═══ DATA FOR THIS EXERCISE ═══

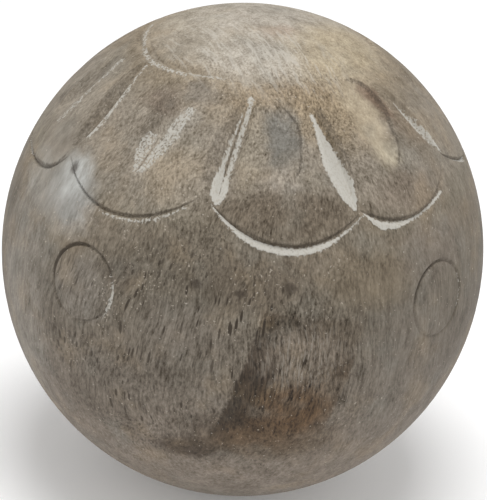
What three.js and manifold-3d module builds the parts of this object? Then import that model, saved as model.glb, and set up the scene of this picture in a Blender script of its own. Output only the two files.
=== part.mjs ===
// A decorative ball turned from one block of mango wood, with an open flower of eight petals
// cut into its upper half and four plain rings cut round its middle. It is one solid: the
// carving is all cut away from the turned ball, and nothing is added to it.
//
// Places on the ball are given the way a turner marks them out: "tilt" is the angle down from
// the top of the ball, and "turn" is the angle round its upright axis, 0 at the front (-Y) and
// growing towards +X. Lengths are in millimetres and angles in degrees.
import * as THREE from 'three';
import { mergeVertices } from 'three/addons/utils/BufferGeometryUtils.js';
import Module from 'manifold-3d';

// The turned ball, a little taller than it is wide, with a small flat that it stands on.
const BALL_RADIUS = 50;
const BALL_HALF_HEIGHT = 51.5;
const FOOT_RADIUS = 9;
const BALL_SIDES = 60;
const BALL_ROWS = 30;

// The groove round the flower's plain centre. It was started at the back left and runs off
// true, and it is shallowest where it passes the front right.
const CENTRE_TILT = 28;
const CENTRE_OFF_TRUE = 2.5;
const CENTRE_DEEPEST_TURN = -130;
const CENTRE_GROOVE_HALF_WIDTH = 0.95;
const CENTRE_GROOVE_DEPTH = 0.6;
const CENTRE_GROOVE_SHALLOWEST = 0.25;
const CENTRE_GROOVE_SIDES = 48;

// The eight petals, set out by eye, so no two are quite alike. Each entry holds the seam on
// the petal's left, its scalloped lip and the scoop down its middle:
//   seam   turn of the seam's lower and upper end, and how far it bows out to the right
//   wide   the seam's width left and right of its deepest line
//   from   turn and tilt where the lip leaves the left seam
//   to     turn and tilt where it reaches the next one
//   lip    tilt of the lip's lowest point
//   cut    the lip groove's greatest width below its deepest line
//   blunt  2 for a lip that is an even curve, and more for one with a flatter foot
//   scoop  turn at the scoop's upper and lower end, its tilt there, its half width, and how
//          far along it is widest
const PETALS = [
  {
    seam: { foot: -56.5, top: -59.5, bow: 3.2, start: 30.5, end: 57 },
    wide: { left: 3.6, right: 1.1 },
    from: [-56, 57.5], to: [-13, 56.5], lip: 64.1, cut: 0.6, blunt: 2,
    scoop: { turns: [-27, -33.5], tilts: [34.5, 55], halfWidth: 3.3, widest: 0.5 },
  },
  {
    seam: { foot: -8.5, top: -1.5, bow: 0.5, start: 31, end: 57 },
    wide: { left: 2.8, right: 1.7 },
    from: [-9, 57], to: [30, 58.3], lip: 64.4, cut: 1.6, blunt: 2,
    scoop: { turns: [10.5, 9], tilts: [32, 51], halfWidth: 3.3, widest: 0.45 },
  },
  {
    seam: { foot: 29, top: 22, bow: 1.8, start: 34, end: 57.5 },
    wide: { left: 3.2, right: 1.1 },
    from: [30, 57.5], to: [69, 52.5], lip: 61.1, cut: 1.5, blunt: 2,
    scoop: { turns: [45, 46.5], tilts: [27, 51], halfWidth: 5, widest: 0.4 },
  },
  {
    seam: { foot: 68.5, top: 63, bow: 0.8, start: 30.5, end: 52 },
    wide: { left: 3, right: 1.2 },
    from: [69, 52], to: [116, 56.5], lip: 59.6, cut: 0.9, blunt: 2,
    scoop: { turns: [91, 92], tilts: [32, 50], halfWidth: 3.6, widest: 0.4 },
  },
  {
    seam: { foot: 116, top: 113, bow: 0.8, start: 31, end: 56 },
    wide: { left: 3, right: 1.4 },
    from: [116, 56.5], to: [163, 57.5], lip: 63.2, cut: 0.8, blunt: 2,
    scoop: { turns: [138, 139.5], tilts: [33, 52], halfWidth: 3.5, widest: 0.45 },
  },
  {
    seam: { foot: 163, top: 164, bow: 0.6, start: 31.5, end: 57 },
    wide: { left: 3.1, right: 1.5 },
    from: [163, 57.5], to: [210, 57], lip: 64.2, cut: 0.9, blunt: 2,
    scoop: { turns: [187, 186], tilts: [34, 53], halfWidth: 3.4, widest: 0.5 },
  },
  {
    seam: { foot: 210, top: 212, bow: 0.8, start: 32, end: 56.5 },
    wide: { left: 3.2, right: 1.3 },
    from: [210, 57], to: [258, 57], lip: 63.8, cut: 0.8, blunt: 2,
    scoop: { turns: [235, 234], tilts: [35, 53.5], halfWidth: 3.4, widest: 0.5 },
  },
  {
    seam: { foot: 258, top: 256, bow: 1, start: 31.5, end: 56.5 },
    wide: { left: 3.2, right: 1.4 },
    from: [258, 57], to: [304, 57.5], lip: 64.6, cut: 0.7, blunt: 4.5,
    scoop: { turns: [283, 283], tilts: [35, 56], halfWidth: 3.6, widest: 0.5 },
  },
];
const SEAM_DEPTH = 1.35;
const SEAM_WIDEST = 0.6;
const SEAM_STEPS = 9;
const SCOOP_DEPTH = 0.95;
const SCOOP_STEPS = 8;
const SCOOP_FACETS = 5;
const SCOOP_FLARE = 1.4;
const LIP_DEPTH = 0.65;
const LIP_UPPER_WIDTH = 0.45;
const LIP_WIDEST = 0.5;
const LIP_STEPS = 12;

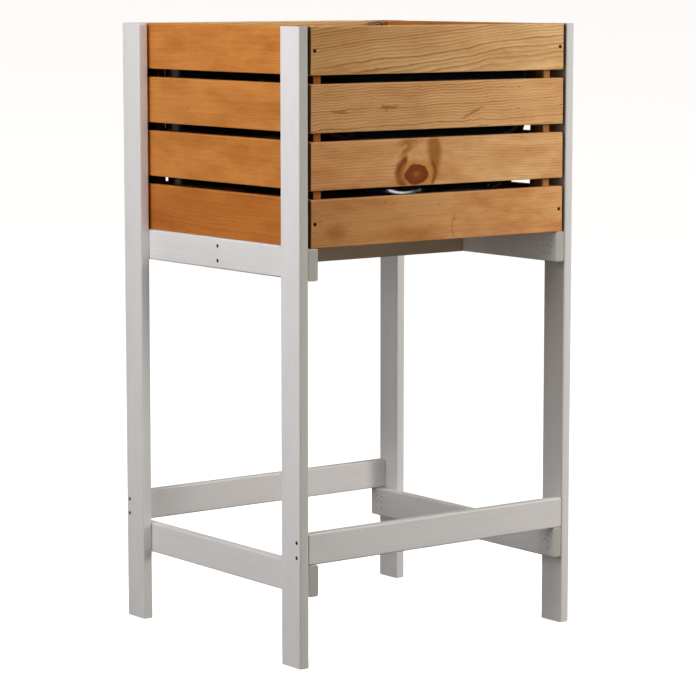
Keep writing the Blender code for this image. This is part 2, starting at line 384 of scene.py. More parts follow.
def woodGrain(tree, node, along, grain):
    # gives late: how much dark late wood, fibre: fine streaks, blotch: uneven soaking, all 0 to 1
    place = boardPlace(tree, node, along)
    seed = grain["seed"]
    domain = addNode(tree, "VectorMath", place, (seed * 1.7, seed * 3.1, seed * 5.3), operation="ADD")
    flowing = roundKnots(tree, place, grain["knots"])

    slow = stretchedNoise(tree, domain, (4.0, 9.0, 9.0), 2.0, 0.5)
    wide, deep = grain["wander"]
    bend = stirred(tree, flowing, slow, (0.0, 2 * wide, 2 * deep))
    quick = stretchedNoise(tree, domain, (1 / grain["rippleLength"], 60.0, 60.0), 2.0, 0.6)
    rippled = stirred(tree, bend, quick, (0.0, 4 * grain["ripple"], 4 * grain["ripple"]))

    alongOnly = addNode(tree, "SeparateXYZ", place).outputs[0]
    lean = [addNode(tree, "Math", alongOnly, -rise, operation="MULTIPLY") for rise in grain["lean"]]
    taper = addNode(tree, "CombineXYZ", 0.0, *lean)
    leaned = addNode(tree, "VectorMath", rippled, taper, operation="ADD")
    fromPith = addNode(tree, "VectorMath", leaned, (0.0, *grain["pith"]), operation="SUBTRACT")
    crossWise = addNode(tree, "VectorMath", fromPith, (0.0, 1.0, 1.0), operation="MULTIPLY")
    radius = addNode(tree, "VectorMath", crossWise, operation="LENGTH")
    years = addNode(tree, "Math", radius, grain["ringWidth"], operation="DIVIDE")
    season = addNode(tree, "Math", years, operation="FRACT")
    year = addNode(tree, "Math", years, operation="FLOOR")
    summer = addNode(tree, "TexWhiteNoise", noise_dimensions="1D", sockets={"W": year})
    band = addNode(tree, "ValToRGB", season)
    ramp = band.color_ramp
    ramp.interpolation = "EASE"
    stops = ((0.0, 0.35), (0.15, 0.0), (0.70, 0.42), (0.86, 1.0), (1.0, 0.35))
    while len(ramp.elements) < len(stops):
        ramp.elements.new(0.5)
    for element, (stop, level) in zip(ramp.elements, stops):
        element.position = stop
        element.color = (level, level, level, 1.0)
    strong = addNode(tree, "MapRange", summer, 0.0, 1.0, 0.35, 1.0)
    faint = addNode(tree, "MapRange", slow, 0.38, 0.62, 0.45, 1.15)
    uneven = addNode(tree, "Math", strong, faint, operation="MULTIPLY")
    late = addNode(tree, "Math", band, uneven, operation="MULTIPLY")

    # fibres are 0.04 mm across; the streaks here are bundles 0.8 mm across and 40 mm long
    fibre = stretchedNoise(tree, domain, (25.0, 1250.0, 1250.0), 3.0, 0.65)
    blotch = stretchedNoise(tree, domain, (9.0, 28.0, 28.0), 4.0, 0.6)
    half = sizeOf(node)[axisOrder[along][0]] / 2
    drift = addNode(tree, "MapRange", alongOnly, -half, half)
    # the colour multiplied in from end to end: the wood's own tone, and on the front slats and the centre
    # beam painted shade
    nearTone, farTone = grain["tone"]
    return {
        "place": place, "domain": domain, "late": late, "fibre": fibre, "blotch": blotch,
        "drift": drift, "tone": layUp(tree, nearTone, (farTone, drift)),
    }


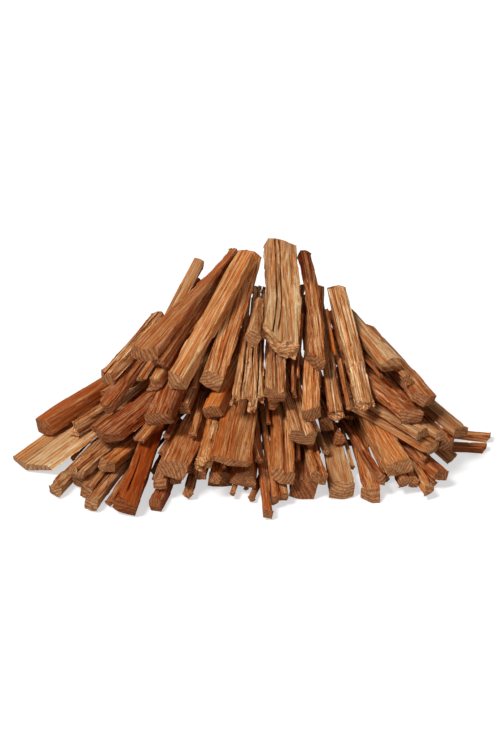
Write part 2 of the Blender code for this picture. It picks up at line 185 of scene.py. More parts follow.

═══

WHAT TO WORK ON
Reproduce only the lines from the one containing "Keep writing the" through the one containing "rippled = stirred(tree, bend, quick, (0.0, 4", inclusive of both.

ANSWER TO THE PROBLEM
Keep writing the Blender code for this image. This is part 2, starting at line 384 of scene.py. More parts follow.
def woodGrain(tree, node, along, grain):
    # gives late: how much dark late wood, fibre: fine streaks, blotch: uneven soaking, all 0 to 1
    place = boardPlace(tree, node, along)
    seed = grain["seed"]
    domain = addNode(tree, "VectorMath", place, (seed * 1.7, seed * 3.1, seed * 5.3), operation="ADD")
    flowing = roundKnots(tree, place, grain["knots"])

    slow = stretchedNoise(tree, domain, (4.0, 9.0, 9.0), 2.0, 0.5)
    wide, deep = grain["wander"]
    bend = stirred(tree, flowing, slow, (0.0, 2 * wide, 2 * deep))
    quick = stretchedNoise(tree, domain, (1 / grain["rippleLength"], 60.0, 60.0), 2.0, 0.6)
    rippled = stirred(tree, bend, quick, (0.0, 4 * grain["ripple"], 4 * grain["ripple"]))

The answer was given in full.